History Files


Modern India

Tipu Sultan of Mysore

by Abhijit Rajadhyaksha, 1 April 2012

Tipu Sultan was born in Devanhalli, Karnataka, on 10 December 1750. His parents were Hyder Ali and his second wife, Fatima.

His father had usurped the throne of the royal Wadiyar (or Wodeyar) family of Mysore in 1761 and had declared himself sultan of Mysore, completely controlling the kingdom.

Tipu was trained to be a warrior from his early teens, and he accompanied his father on campaigns against rivals such as the British East India Company, the Marathas, and the Nizam of Hyderabad.

Tipu was a man of learning and was proficient in multiple languages. He was also a proficient war strategist as is evident from his early victories in battle.


His primary rivals continued to be the British. He fought several successful wars against the East India Company, starting in 1766 when he participated in a campaign at the age of fifteen, accompanying his father.

Another war in 1779 saw Tipu dispatched by Hyder to fight the British after their capture of the French fort of Mahe, which was under the protection of Mysore.

In 1780, Tipu defeated Colonel Baille of the East India Company at the Battle of Pollilur. The following year he seized Chittur from the British, and in 1782 he defeated Colonel Braithwaite at the Battle of Annagudi, near Tanjore.

Tipu was able to force forced the Treaty of Mangalore on the British in 1784, with the help of the French. The French were also able to convert Tipu's army into a modern fighting force, equipped with artillery and rockets. To his enemies, Tipu Sultan was a ruthless foe, but to his loyalists and subjects he was a benevolent king.

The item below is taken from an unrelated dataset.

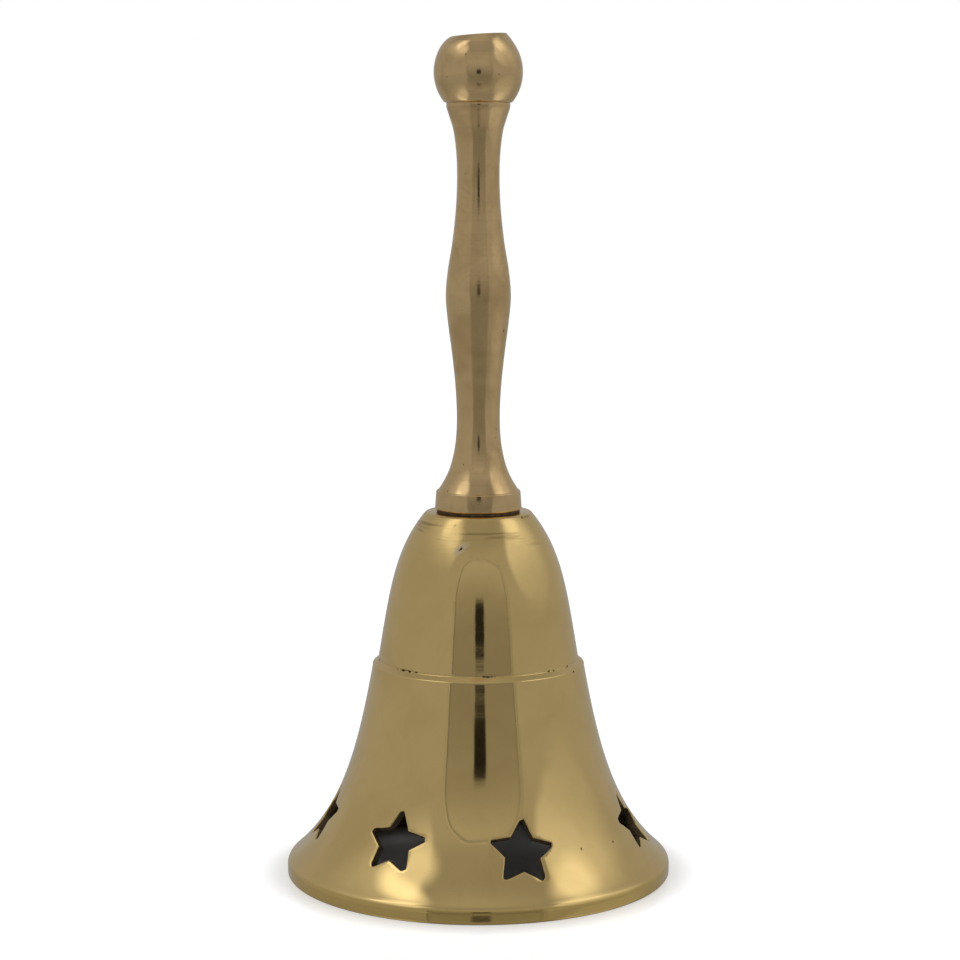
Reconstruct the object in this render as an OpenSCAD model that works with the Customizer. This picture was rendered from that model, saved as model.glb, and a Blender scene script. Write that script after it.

Tipu also introduced a new coinage, a new calendar, and a new system of weights and measures based on the French methods. After the death of his father in 1782, Tipu became sultan of Mysore.

Final campaigns

In 1789, Tipu invaded Travancore, an ally of the British. They had taken over two forts belonging to the king of Cochin who was a vassal of Mysore. This final act, which was a defeat, resulted in an alliance between all of his old rivals; the British, the Marathas, and the Nizam of Hyderabad, whose collective strength inflicted a crushing defeat on Tipu. His allies, the French, failed to support him in his hour of need, distracted as they were by the pre-Revolutionary crisis at home in the same year.

Tipu Sultan's tomb
Tipu's mausoleum is an excellent example of Islamic architecture in India

In Depth

Tipu died on 4 May 1799, fighting valiantly in battle at Seringapatam, facing British forces commanded by Sir Arthur Wellesley, the future duke of Wellington.

Tipu Sultan was not just famous as a great general, but also as a good administrator. He built several buildings, roads, etc, and improved the infrastructure of his city.

He left behind sixteen sons and eight daughters from his four wives. They, along with the rest of Tipu's family, were exiled to Calcutta after his death.